Sublimaciones

20 de Junio 2016 Noticias

Como ‘niños mimados’ por el mercado calificó el padre Felipe Berrios a los jóvenes que cometen actos de violencia en las manifestaciones estudiantiles. Es posible que haya algo de eso, pero el factor gravitante en esta espiral de descontrol que hoy sacude las movilizaciones no tiene su raíz en las subjetividades juveniles gestadas en democracia. En rigor, la radicalidad que ahora se expresa en las tomas y marchas estudiantiles es una secuela de las señales que un sector de la sociedad adulta ha venido emitiendo desde hace años, un síntoma viviente de las frustraciones históricas que muchos de los abuelos y los padres de estos jóvenes buscaron sublimar, fomentando la total ausencia de límites.

En el origen de esas señales está de algún modo la generación del golpe militar, aquellos que querían cambiar el mundo y terminaron viendo sus sueños ahogados en sangre por una dictadura. En buena medida, sus nietos representan ahora la posibilidad de redención de esos sueños frustrados, de reencontrarse con proyectos de vida y anhelos políticos interrumpidos; por eso no sólo avalan los objetivos de una causa justa como es terminar con las inequidades del sistema educacional imperante, sino que en muchos casos también justifican o relativizan el que ello pueda hacerse a través de cualquier forma.

En paralelo, en esta idealización de los ímpetus juveniles irrumpe también la derrota de la generación de los ’80, esa que salió la calle durante las protestas e hizo un enorme esfuerzo por derrocar a la dictadura, pero debió al final resignarse a una institucionalidad impuesta por el régimen; a ese cronograma que, aun con Pinochet derrotado en el plebiscito del ’88, aseguraba su continuidad en la jefatura del Ejército hasta 1997 y después un confortable sillón de senador vitalicio, como en los hechos ocurrió. Esa generación debió tristemente asumir que la alteración de ese desenlace no fue articulado por sus esfuerzos, sino debido a una decisión tomada en Europa por el juez Garzón y la justicia inglesa; una decisión que, por lo demás, fue rechaza en su momento por el gobierno de la Concertación.
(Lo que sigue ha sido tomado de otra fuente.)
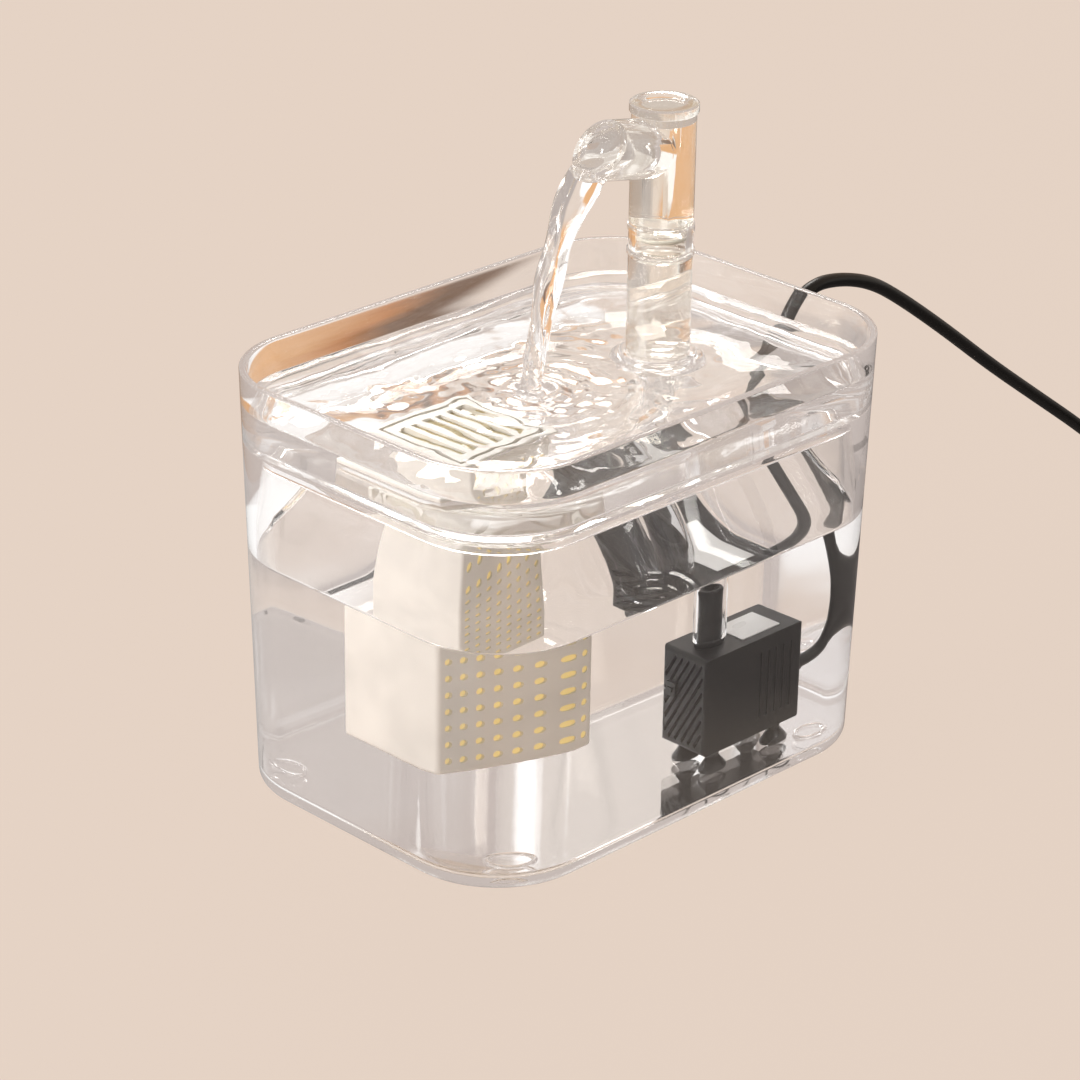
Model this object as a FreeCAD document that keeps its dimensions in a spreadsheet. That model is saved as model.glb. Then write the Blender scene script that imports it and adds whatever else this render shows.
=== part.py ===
import FreeCAD, Part
import math
import os
import Sketcher
from FreeCAD import Placement, Rotation, Vector

# Pet water fountain: a clear tank, a clear drinking tray on top of it, a clear swivelling tap,
# a hanging filter box and a small submersible pump with its cord.
# Millimetres, +Z up, origin on the table under the middle of the tank.
# The long side runs along X, and the spout points along -X.

sizes = {
    # Tank
    "tankLength": 174.3,
    "tankWidth": 124.0,
    "tankHeight": 114.2,
    "cornerRadius": 32.0,
    "wallDraft": 1.2,
    "tankWall": 2.6,
    "tankFloor": 3.5,
    "tankFootRadius": 3.0,
    "floorRingDiameter": 13.0,
    "floorRingWidth": 1.4,
    "floorRingHeight": 0.8,
    "floorRingX": 62.0,
    "floorRingY": 42.0,
    "cordNotchWidth": 10.0,
    "cordNotchDepth": 14.0,
    "cordNotchY": -7.0,
    # Tray
    "trayHeight": 22.3,
    "trayWall": 2.4,
    "trayFloor": 2.5,
    "trayRimRadius": 0.7,
    "skirtDepth": 5.2,
    "skirtWall": 2.0,
    "floorDrop": 0.7,
    "trayGap": 0.4,
    "ledgeThickness": 1.8,
    # Tap
    "tapX": 42.0,
    "tapDiameter": 20.0,
    "tapWall": 2.2,
    "tapGap": 0.3,
    "collarWall": 4.7,
    "collarHeight": 8.0,
    "portDiameter": 9.4,
    "portWall": 1.5,
    "portLength": 13.0,
    "columnHeight": 44.0,
    "beadWidth": 0.6,
    "beadHeight": 1.8,
    "spigotHeight": 8.0,
    "spigotDiameter": 15.0,
    "spigotWall": 1.6,
    "sealThickness": 1.4,
    "headHeight": 43.4,
    "spoutDiameter": 18.4,
    "spoutWall": 1.8,
    "spoutHeight": 31.6,
    "spoutReach": 33.0,
    "spoutRise": 11.0,
    "mouthSlant": 9.0,
    "capDiameter": 21.4,
    "capHeight": 3.0,
    "capPlugDepth": 3.0,
    "capDishDiameter": 13.0,
    "capDishDepth": 1.2,
    # Filter box
    "filterX": -41.5,
    "filterLength": 37.0,
    "filterWidth": 37.0,
    "filterDepth": 89.5,
    "filterWall": 1.6,
    "filterCorner": 2.0,
    "filterFlange": 2.6,
    "flangeHeight": 1.5,
    "filterGap": 0.4,
    "slotLength": 2.6,
    "slotHeight": 1.5,
    "slotColumns": 7,
    "slotRows": 13,
    "slotPitchX": 4.5,
    "slotPitchZ": 6.0,
    "slotStart": 8.0,
    "mediaGap": 0.3,
    "spongeHeight": 24.0,
    "carbonHeight": 34.0,
    "lidHeight": 2.0,
    "lidBars": 5,
    "lidBarWidth": 2.2,
    "lidFrame": 3.0,
    # Pump
    "pumpX": 36.0,
    "pumpY": -24.0,
    "pumpLength": 44.0,
    "pumpWidth": 32.0,
    "pumpHeight": 33.0,
    "pumpCorner": 1.6,
    "coverDepth": 6.0,
    "coverWall": 1.6,
    "grilleSlot": 1.5,
    "grillePitch": 3.4,
    "grilleBorder": 2.4,
    "ribPitch": 3.4,
    "ribWidth": 1.4,
    "ribDepth": 0.7,
    "ribCount": 5,
    "sliderLength": 6.4,
    "sliderHeight": 4.6,
    "sliderDepth": 1.2,
    "sliderNub": 1.4,
    "sliderY": 8.0,
    "sliderZ": 19.5,
    "rotorZ": 15.5,
    "chamberDiameter": 23.0,
    "rotorDiameter": 14.0,
    "rotorLength": 17.0,
    "rotorGap": 0.6,
    "shaftDiameter": 2.5,
    "shaftGap": 0.05,
    "bushDiameter": 5.0,
    "bushLength": 2.5,
    "plateThickness": 1.6,
    "inletDiameter": 11.0,
    "bladeCount": 6,
    "bladeThickness": 1.2,
    "bladeDiameter": 20.0,
    "bladeHeight": 5.0,
    "hubDiameter": 6.4,
    "nozzleDiameter": 9.4,
    "nozzleBore": 6.0,
    "nozzleHeight": 9.0,
    "nozzleSeat": 1.2,
    "hoseWall": 1.5,
    "hoseGap": 0.3,
    "hoseGrip": 7.0,
    "hoseStraight": 17.0,
    "cupHeight": 7.0,
    "cupDiameter": 11.0,
    "cupX": 14.0,
    "cupY": 10.0,
    "cupLip": 0.8,
    "labelLength": 17.0,
    "labelWidth": 21.0,
    "labelThickness": 0.3,
    "labelX": 6.0,
    "glandDiameter": 8.0,
    "glandTip": 5.6,
    "glandLength": 9.0,
    "glandZ": 12.5,
    # Cord and plug
    "cordDiameter": 4.5,
    "coilInner": 17.5,
    "coilPitch": 5.0,
    "coilTurns": 3,
    "plugLength": 22.0,
    "plugWidth": 15.0,
    "plugHeight": 8.0,
    "plugShellLength": 12.0,
    "plugShellWidth": 12.0,
    "plugShellHeight": 4.5,
    "plugShellWall": 0.4,
    "plugTongueHeight": 1.8,
}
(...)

Y finalmente, la parte inconfesable: la violencia que constantemente acompañó las movilizaciones del 2011 nunca fue cuestionada por la centroizquierda por una razón muy simple: estaba gobernando la derecha y esa violencia era políticamente útil para mermar la legitimidad del oficialismo. Por eso no hubo la más mínima crítica a las tomas, a la destrucción de infraestructura escolar o de bienes públicos en las marchas callejeras. Las razones que hoy llevan al intendente a prohibir marchas y a la alcaldesa de Santiago a ordenar el desalojo de las escuelas estuvieron también presentes durante el gobierno anterior, pero fueron siempre amparadas, justificadas y entendidas por los opositores en función de un elemental cálculo político.

En definitiva, los que revistieron una causa legítima con el halo de sus propias frustraciones históricas hoy deben ejercer el penoso papel de reprimir sus actuales expresiones.

Asimismo, los que en el gobierno anterior sintieron que podían usar al movimiento estudiantil para sus intereses electorales ahora están obligados a comerse sus insultos y su desprecio. En el fondo toda una lección sobre la necesidad de asumir las derrotas propias y no tratar de revestirlas con luchas ajenas. Y más todavía un buen aprendizaje para los que creyeron poder utilizar la causa de un movimiento social para retornar al poder, sin tener que pagar la cuenta.